8) AR, VR, and “immersive” tech: still coming, just slower than the hype
Immersive tech is real, but it’s not replacing mainstream entertainment overnight. What is happening is gradual layering:
- AR filters and interactive overlays during live events
- VR watch parties for niche audiences
- more realistic 3D environments in social gaming
The limiting factors are still familiar:
- hardware cost and comfort
- battery life
- content production complexity
- the fact that most people still prefer “pull phone out, tap, done”
So the near future is hybrid: mostly mobile, with selective immersive add-ons.
9) The uncomfortable piece: responsible design is becoming non-optional
When entertainment becomes more real-time and more interactive, it also becomes more habit-forming. Infinite scroll did this to social apps. Live loops and fast-play formats can do it to gaming and money-adjacent entertainment too.

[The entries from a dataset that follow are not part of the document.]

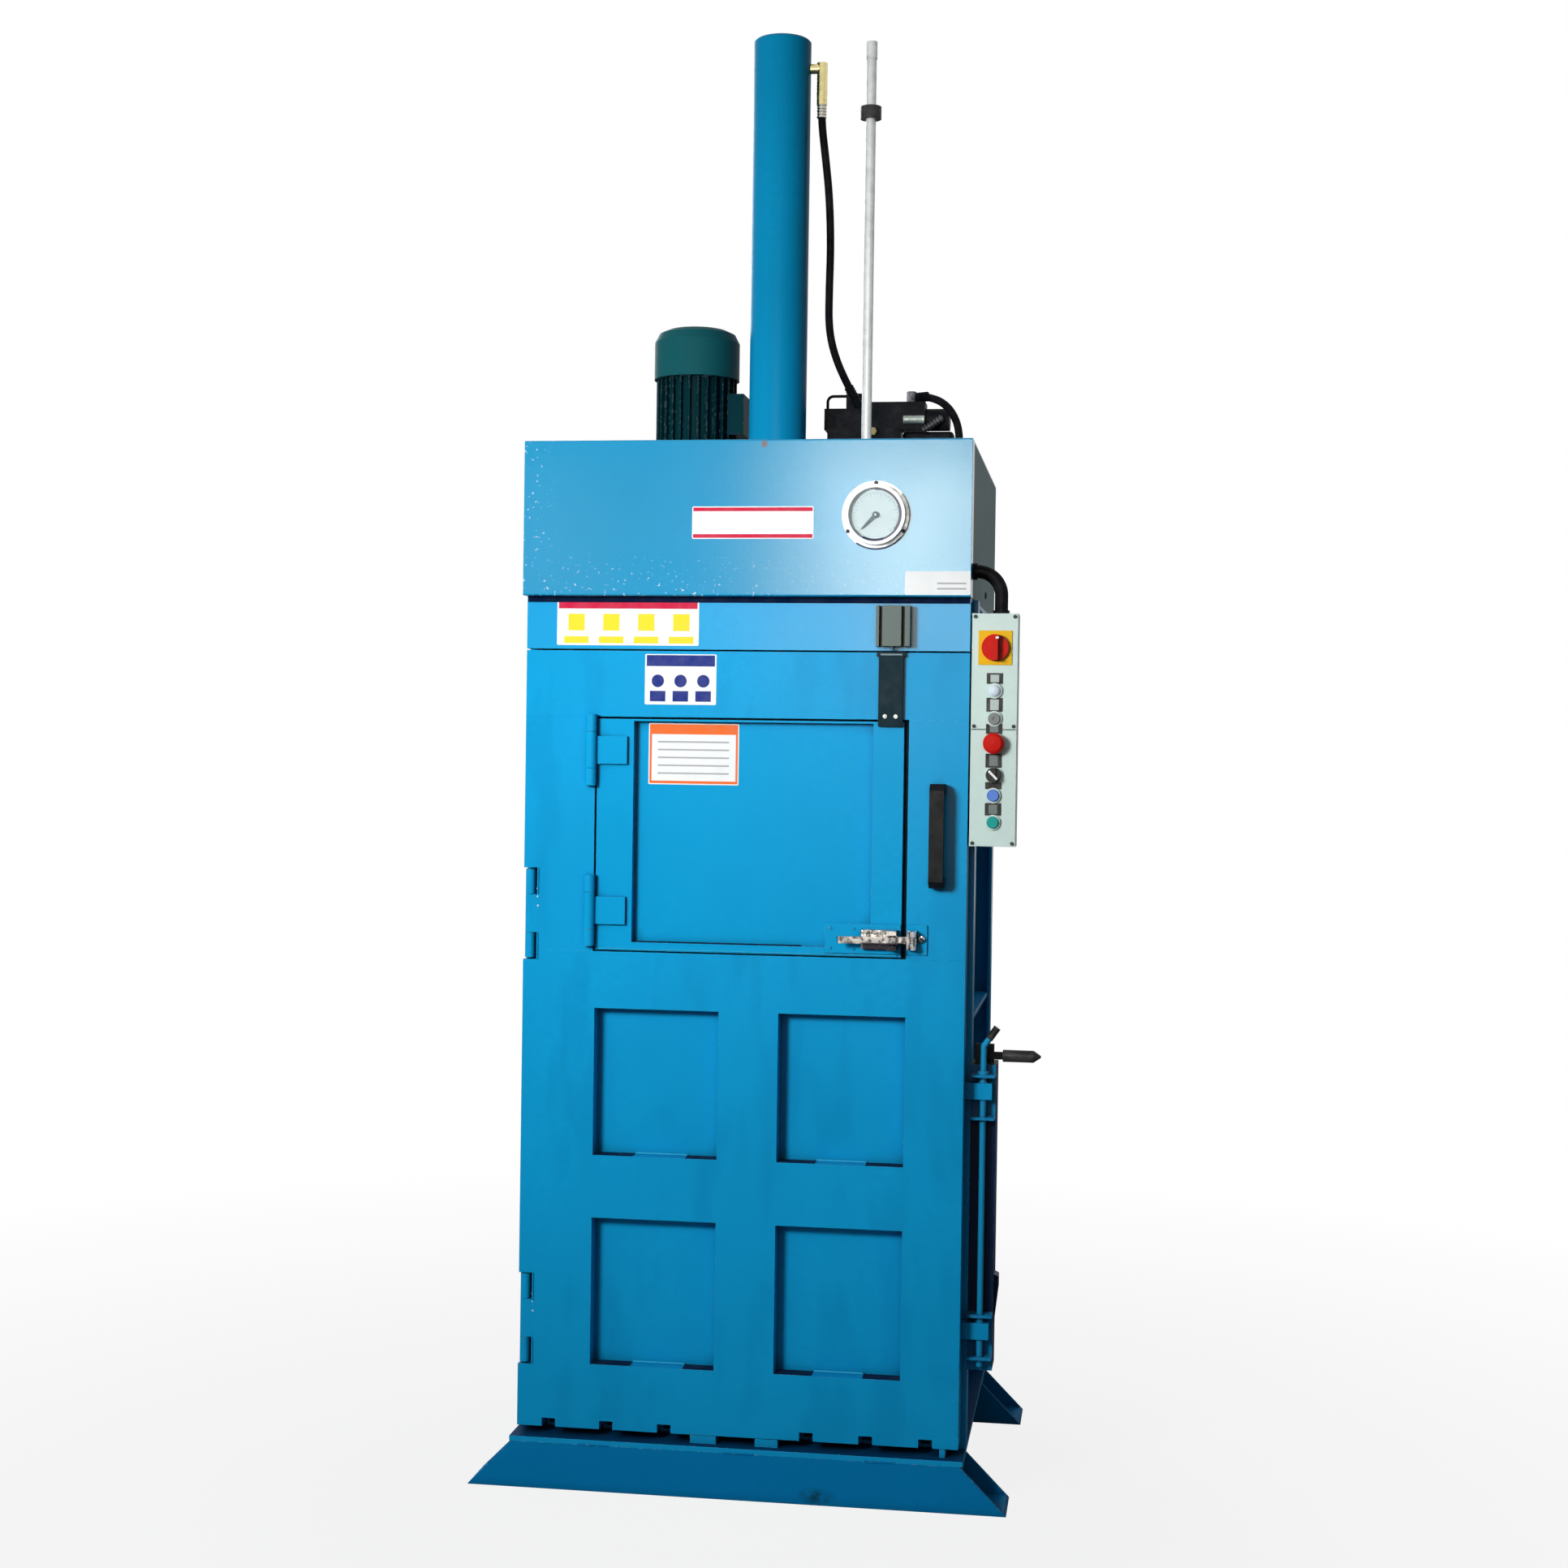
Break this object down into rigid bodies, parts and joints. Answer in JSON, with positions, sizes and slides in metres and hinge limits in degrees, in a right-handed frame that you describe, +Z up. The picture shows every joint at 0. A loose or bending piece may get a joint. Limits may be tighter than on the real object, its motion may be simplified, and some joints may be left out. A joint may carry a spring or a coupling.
{
  "type": "vertical recycling baler",
  "caption": "Upright waste-paper baler: tall hinged chamber door with a feed door in it, hydraulic ram on top, motor, valves, gauge and a side control box.",
  "frame": {"origin": "on the floor, in the machine's middle plane, straight below the front face of the tall door", "axes": "+X to the right of someone who faces the door, +Y away from them towards the rear, +Z up"},
  "size_m": [1.082, 0.783, 2.869],
  "materials": {
    "blue_paint": "satin",
    "foot_paint": "satin",
    "cylinder_paint": "satin",
    "motor_paint": "matt",
    "box_paint": "satin",
    "cover_dark": "matt",
    "bare_steel": "brushed",
    "galvanised": "dull",
    "hard_chrome": "polished",
    "latch_chrome": "worn",
    "brass_fitting": "zinc-yellow",
    "iron": "painted",
    "black_plastic": "matt",
    "black_metal": "satin",
    "yellow_plastic": "gloss",
    "red_plastic": "gloss",
    "blue_plastic": "gloss",
    "green_plastic": "gloss",
    "lamp_plastic": "frosted",
    "grey_plastic": "matt",
    "hose_rubber": "matt",
    "gauge_glass": "clear",
    "dial": "matt",
    "needle_paint": "matt"
  },
  "bodies": {
    "body": {"feet": "foot_paint", "base_plate": "blue_paint", "chamber_floor": "blue_paint", "left_side_wall": "blue_paint", "right_side_wall": "blue_paint", "rear_wall": "blue_paint", "header_panel": "blue_paint", "crown_beam": "blue_paint", "front_cover": "blue_paint", "side_covers": "cover_dark", "top_deck": "blue_paint", "latch_post": "blue_paint", "body_hinges": "blue_paint", "cylinder_tube": "cylinder_paint", "port_elbow": "brass_fitting", "pressure_hose": "hose_rubber", "valve_manifold": "iron", "solenoid_valve": "iron", "rod_side_hose": "hose_rubber", "oil_tank": "blue_paint", "pump": "iron", "motor_housing": "motor_paint", "fan_cowl": "motor_paint", "gauge_case": "dial", "gauge_lens": "gauge_glass", "control_box": "box_paint", "control_covers": "box_paint", "cover_screws": "bare_steel", "isolator_plate": "yellow_plastic", "pilot_lamp": "lamp_plastic", "key_switch": "grey_plastic", "cable_conduit": "black_plastic", "interlock_switch": "grey_plastic"},
    "main_door": {"main_door": "blue_paint", "feed_stops": "blue_paint", "door_lugs": "blue_paint", "pull_handle": "black_metal", "feed_hinge_barrels": "blue_paint", "latch_strike": "latch_chrome"},
    "feed_door": {"feed_door": "blue_paint", "feed_hinge_straps": "blue_paint", "interlock_tongue": "black_metal", "latch_base": "latch_chrome"},
    "latch_lever": {"latch_lever": "latch_chrome"},
    "latch_bolt": {"latch_bolt": "latch_chrome"},
    "lock_rod": {"lock_rod": "blue_paint", "lock_rod_grip": "black_plastic"},
    "ram": {"ram_rod": "hard_chrome", "platen": "blue_paint", "indicator_rod": "galvanised", "rod_collar": "black_plastic"},
    "motor_rotor": {"motor_rotor": "bare_steel"},
    "gauge_needle": {"gauge_needle": "needle_paint"},
    "isolator_knob": {"isolator_knob": "red_plastic"},
    "estop_button": {"estop_button": "red_plastic"},
    "selector_knob": {"selector_knob": "black_plastic"},
    "blue_button": {"blue_button": "blue_plastic"},
    "green_button": {"green_button": "green_plastic"},
    "ejector_lever": {"ejector_lever": "black_metal", "lever_grip": "black_plastic"}
  },
  "joints": [
    {"name": "main_door_swing", "type": "hinge", "parent": "body", "child": "main_door", "pos_m": [-0.414, 0.012, 0], "axis": [0, 0, -1], "range_deg": [0, 120]},
    {"name": "feed_door_swing", "type": "hinge", "parent": "main_door", "child": "feed_door", "pos_m": [-0.2935, -0.011, 0], "axis": [0, 0, -1], "range_deg": [0, 100]},
    {"name": "latch_lever_swing", "type": "hinge", "parent": "feed_door", "child": "latch_lever", "pos_m": [0.29, -0.028, 1.0675], "axis": [0, 0, 1], "range_deg": [0, 45]},
    {"name": "latch_bolt_slide", "type": "slide", "parent": "feed_door", "child": "latch_bolt", "axis": [-1, 0, 0], "range_m": [0, 0.015]},
    {"name": "lock_rod_lift", "type": "slide", "parent": "body", "child": "lock_rod", "axis": [0, 0, 1], "range_m": [0, 0.05]},
    {"name": "ram_stroke", "type": "slide", "parent": "body", "child": "ram", "axis": [0, 0, -1], "range_m": [0, 0.66]},
    {"name": "rotor_spin", "type": "hinge", "parent": "body", "child": "motor_rotor", "pos_m": [-0.186, 0.45, 2.2], "axis": [0, 0, 1], "continuous": true},
    {"name": "gauge_needle_turn", "type": "hinge", "parent": "body", "child": "gauge_needle", "pos_m": [0.248, -0.039, 1.86], "axis": [0, 1, 0], "range_deg": [0, 270]},
    {"name": "isolator_turn", "type": "hinge", "parent": "body", "child": "isolator_knob", "pos_m": [0.472, -0.01, 1.616], "axis": [0, 1, 0], "range_deg": [0, 90]},
    {"name": "estop_press", "type": "slide", "parent": "body", "child": "estop_button", "axis": [0, 1, 0], "range_m": [0, 0.005]},
    {"name": "selector_turn", "type": "hinge", "parent": "body", "child": "selector_knob", "pos_m": [0.472, -0.01, 1.379], "axis": [0, 1, 0], "range_deg": [-45, 45]},
    {"name": "blue_button_press", "type": "slide", "parent": "body", "child": "blue_button", "axis": [0, 1, 0], "range_m": [0, 0.004], "stiffness_N_per_m": 400, "springref_m": -0.001},
    {"name": "green_button_press", "type": "slide", "parent": "body", "child": "green_button", "axis": [0, 1, 0], "range_m": [0, 0.004], "stiffness_N_per_m": 400, "springref_m": -0.001},
    {"name": "ejector_lever_swing", "type": "hinge", "parent": "body", "child": "ejector_lever", "pos_m": [0.455, 0.088, 0.845], "axis": [0, -1, 0], "range_deg": [0, 75]}
  ],
  "couplings": [
    {"joint": "latch_bolt_slide", "follows": "latch_lever_swing", "m_per_rad": 0.0191}
  ]
}
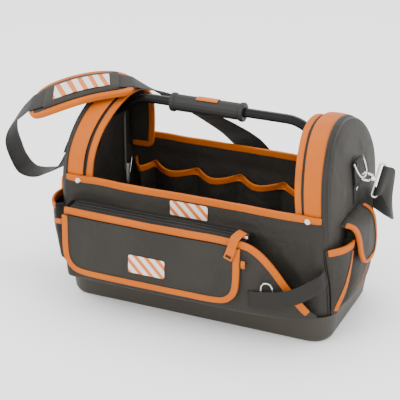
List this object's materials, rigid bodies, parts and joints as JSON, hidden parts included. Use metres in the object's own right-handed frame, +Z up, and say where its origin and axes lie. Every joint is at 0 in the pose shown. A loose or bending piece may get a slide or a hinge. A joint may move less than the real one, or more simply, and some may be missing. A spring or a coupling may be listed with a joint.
{
  "type": "tool bag",
  "caption": "Open-topped cloth tool bag with a hard moulded base, a tubular handle with a grip and a shoulder strap.",
  "frame": {"origin": "centre of the base's underside", "axes": "+Z up, +X to the bag's right as seen from its front, +Y to its back"},
  "size_m": [0.669, 0.3287, 0.3706],
  "materials": {
    "cloth": "woven polyester, matte",
    "orange": "webbing and bound edge, matte",
    "moulded": "fine grain",
    "steel": "satin",
    "grip": "matte",
    "nickel": "plated, satin",
    "patch": "printed, matte"
  },
  "bodies": {
    "bag": {"base_tray": "moulded", "front_panel": "cloth", "front_top_binding": "orange", "back_panel": "cloth", "back_top_binding": "orange", "inner_pocket_row": "cloth", "inner_pocket_binding": "orange", "front_pocket": "cloth", "front_pocket_binding": "orange", "zip_tape": "cloth", "zip_slider": "nickel", "zip_pull": "orange", "front_flap": "cloth", "flap_binding": "orange", "side_sling": "cloth", "tape_ring": "nickel", "label_front": "patch", "label_flap": "patch", "snap_right": "nickel", "snap_left": "nickel", "handle_tube": "steel", "handle_grip": "grip", "grip_inlay": "orange", "end_shell_right": "cloth", "flange_right": "cloth", "flange_binding_right": "orange", "band_right": "orange", "tool_pocket_right": "cloth", "tool_binding_right": "orange", "tool_seam_right": "orange", "flap_pocket_right": "cloth", "pocket_flap_right": "cloth", "pocket_flap_binding_right": "orange", "ring_tab_right": "cloth", "d_ring_right": "nickel", "hook_right": "nickel", "strap_ring_right": "nickel", "end_shell_left": "cloth", "flange_left": "cloth", "flange_binding_left": "orange", "band_left": "orange", "tool_pocket_left": "cloth", "tool_binding_left": "orange", "tool_seam_left": "orange", "flap_pocket_left": "cloth", "pocket_flap_left": "cloth", "pocket_flap_binding_left": "orange", "ring_tab_left": "cloth", "d_ring_left": "nickel", "hook_left": "nickel", "strap_ring_left": "nickel", "shoulder_pad": "cloth", "pad_binding": "orange", "pad_sleeve": "cloth", "label_pad": "patch", "shoulder_strap": "cloth"},
    "gate_right": {"hook_gate_right": "nickel"},
    "gate_left": {"hook_gate_left": "nickel"}
  },
  "joints": [
    {"name": "gate_right_hinge", "type": "hinge", "parent": "bag", "child": "gate_right", "pos_m": [0.26181, 0.00518, 0.25955], "axis": [0.4625, -0.8659, -0.1908], "range_deg": [0, 22], "stiffness_Nm_per_rad": 0.02, "springref_deg": -2.86},
    {"name": "gate_left_hinge", "type": "hinge", "parent": "bag", "child": "gate_left", "pos_m": [-0.26416, -0.00071, 0.2548], "axis": [-0.0471, 0.9982, -0.0374], "range_deg": [0, 22], "stiffness_Nm_per_rad": 0.02, "springref_deg": -2.86}
  ]
}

Platforms that want long-term growth are being pushed toward:
- clearer user controls (notifications, limits, quiet hours)
- better transparency around pricing and rules
- age checks and eligibility enforcement where required
- responsible gaming tools in high-risk categories
Not because it sounds nice. Because regulators, payment partners, and users are less tolerant of “we didn’t think about that.”
Where this is going next
The next generation of online entertainment will feel:
- more live
- more personalized
- more interactive
- more bundled into ecosystems instead of single-use apps
- faster on average networks and average devices
The winners won’t just be the platforms with the best content. They’ll be the ones with the tightest tech stack: low latency, stable scaling, smart discovery, secure payments, and enough trust signals that users don’t feel nervous clicking around.
Because that’s the new bar. Entertainment can be fun, but it still has to feel reliable. In 2026, “reliable” is the real premium feature.